_YOUR TASK_:
Look through the lines of the material and count those containing "joints". Give that count alone.

_DATASET EXTRACT_:
* * *

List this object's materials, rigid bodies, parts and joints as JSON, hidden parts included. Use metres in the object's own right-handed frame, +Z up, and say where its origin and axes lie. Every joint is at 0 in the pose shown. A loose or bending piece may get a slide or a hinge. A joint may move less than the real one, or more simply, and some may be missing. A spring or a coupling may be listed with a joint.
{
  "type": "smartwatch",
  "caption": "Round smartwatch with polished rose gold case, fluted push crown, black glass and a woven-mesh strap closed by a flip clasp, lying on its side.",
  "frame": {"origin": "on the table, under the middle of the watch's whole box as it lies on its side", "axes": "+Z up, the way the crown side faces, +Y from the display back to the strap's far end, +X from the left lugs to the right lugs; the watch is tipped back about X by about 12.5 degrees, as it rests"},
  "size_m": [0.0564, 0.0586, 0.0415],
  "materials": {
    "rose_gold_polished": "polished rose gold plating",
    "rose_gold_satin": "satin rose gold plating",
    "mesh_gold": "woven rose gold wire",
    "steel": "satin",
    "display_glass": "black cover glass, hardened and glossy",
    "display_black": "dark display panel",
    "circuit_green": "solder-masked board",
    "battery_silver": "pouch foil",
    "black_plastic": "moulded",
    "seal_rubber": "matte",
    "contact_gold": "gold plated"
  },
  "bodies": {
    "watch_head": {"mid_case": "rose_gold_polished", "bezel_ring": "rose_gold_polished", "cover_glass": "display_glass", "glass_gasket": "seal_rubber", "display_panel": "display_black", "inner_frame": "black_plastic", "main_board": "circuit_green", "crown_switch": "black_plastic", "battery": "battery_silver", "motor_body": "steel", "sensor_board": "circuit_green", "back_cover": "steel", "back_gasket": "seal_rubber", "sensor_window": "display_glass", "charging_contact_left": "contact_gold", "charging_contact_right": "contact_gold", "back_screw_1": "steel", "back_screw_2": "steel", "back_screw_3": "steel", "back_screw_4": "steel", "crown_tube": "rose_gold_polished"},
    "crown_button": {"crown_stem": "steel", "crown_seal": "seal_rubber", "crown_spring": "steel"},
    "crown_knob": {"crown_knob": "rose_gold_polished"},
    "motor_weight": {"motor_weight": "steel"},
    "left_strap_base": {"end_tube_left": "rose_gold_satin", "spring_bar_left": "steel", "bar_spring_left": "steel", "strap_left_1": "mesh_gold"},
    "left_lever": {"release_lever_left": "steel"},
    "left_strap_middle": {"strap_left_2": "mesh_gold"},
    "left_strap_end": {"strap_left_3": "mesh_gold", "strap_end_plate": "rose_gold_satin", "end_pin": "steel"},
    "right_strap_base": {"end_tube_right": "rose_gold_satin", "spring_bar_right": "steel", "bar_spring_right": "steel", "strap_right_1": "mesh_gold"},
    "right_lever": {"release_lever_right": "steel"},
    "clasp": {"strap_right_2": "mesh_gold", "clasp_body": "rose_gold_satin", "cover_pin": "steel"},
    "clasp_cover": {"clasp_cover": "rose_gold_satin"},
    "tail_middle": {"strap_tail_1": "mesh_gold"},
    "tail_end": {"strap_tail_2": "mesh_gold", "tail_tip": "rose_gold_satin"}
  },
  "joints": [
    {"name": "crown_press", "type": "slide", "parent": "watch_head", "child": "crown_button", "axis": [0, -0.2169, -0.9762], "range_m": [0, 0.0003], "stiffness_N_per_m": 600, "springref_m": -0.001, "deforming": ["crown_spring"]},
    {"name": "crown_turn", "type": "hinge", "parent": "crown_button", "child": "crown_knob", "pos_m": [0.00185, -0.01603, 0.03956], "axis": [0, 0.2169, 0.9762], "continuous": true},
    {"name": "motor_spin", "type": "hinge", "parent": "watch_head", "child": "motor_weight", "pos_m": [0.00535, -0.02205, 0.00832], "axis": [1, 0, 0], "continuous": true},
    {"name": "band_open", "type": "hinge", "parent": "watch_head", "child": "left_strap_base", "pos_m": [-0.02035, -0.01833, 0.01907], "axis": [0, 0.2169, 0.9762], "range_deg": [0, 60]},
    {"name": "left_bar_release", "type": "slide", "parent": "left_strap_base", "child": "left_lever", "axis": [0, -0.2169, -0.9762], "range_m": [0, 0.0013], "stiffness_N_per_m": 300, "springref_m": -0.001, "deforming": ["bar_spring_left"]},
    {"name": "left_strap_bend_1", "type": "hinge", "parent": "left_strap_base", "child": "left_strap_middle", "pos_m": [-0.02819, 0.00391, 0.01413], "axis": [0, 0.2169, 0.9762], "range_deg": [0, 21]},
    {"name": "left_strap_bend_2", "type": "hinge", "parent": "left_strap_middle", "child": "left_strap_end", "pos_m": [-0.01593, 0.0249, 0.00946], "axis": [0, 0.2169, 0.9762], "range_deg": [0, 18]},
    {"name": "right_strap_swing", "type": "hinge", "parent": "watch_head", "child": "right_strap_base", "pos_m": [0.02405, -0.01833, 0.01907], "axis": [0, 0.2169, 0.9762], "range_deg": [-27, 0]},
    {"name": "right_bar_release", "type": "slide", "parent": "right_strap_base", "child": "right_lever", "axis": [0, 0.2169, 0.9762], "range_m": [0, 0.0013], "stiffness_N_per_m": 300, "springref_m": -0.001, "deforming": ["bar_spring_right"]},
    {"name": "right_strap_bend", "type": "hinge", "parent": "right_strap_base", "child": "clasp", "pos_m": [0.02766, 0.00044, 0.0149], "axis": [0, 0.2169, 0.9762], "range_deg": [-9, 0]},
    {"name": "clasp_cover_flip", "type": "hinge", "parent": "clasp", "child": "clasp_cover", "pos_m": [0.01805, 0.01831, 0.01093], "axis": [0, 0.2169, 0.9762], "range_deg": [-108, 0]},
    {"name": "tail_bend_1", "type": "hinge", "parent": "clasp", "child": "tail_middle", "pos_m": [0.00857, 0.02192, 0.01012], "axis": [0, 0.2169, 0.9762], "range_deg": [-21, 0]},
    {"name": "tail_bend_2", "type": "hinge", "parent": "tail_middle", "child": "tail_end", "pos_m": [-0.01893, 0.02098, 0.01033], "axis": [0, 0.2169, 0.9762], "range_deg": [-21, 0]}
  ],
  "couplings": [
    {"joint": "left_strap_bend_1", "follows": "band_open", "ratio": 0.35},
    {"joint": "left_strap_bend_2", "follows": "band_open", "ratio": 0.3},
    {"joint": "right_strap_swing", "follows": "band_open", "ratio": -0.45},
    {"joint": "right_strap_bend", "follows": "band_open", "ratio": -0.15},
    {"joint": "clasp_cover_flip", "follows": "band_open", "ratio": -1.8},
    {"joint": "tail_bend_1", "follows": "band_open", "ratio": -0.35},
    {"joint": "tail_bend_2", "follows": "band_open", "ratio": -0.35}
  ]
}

* * *

_FULL SOLUTION_:
2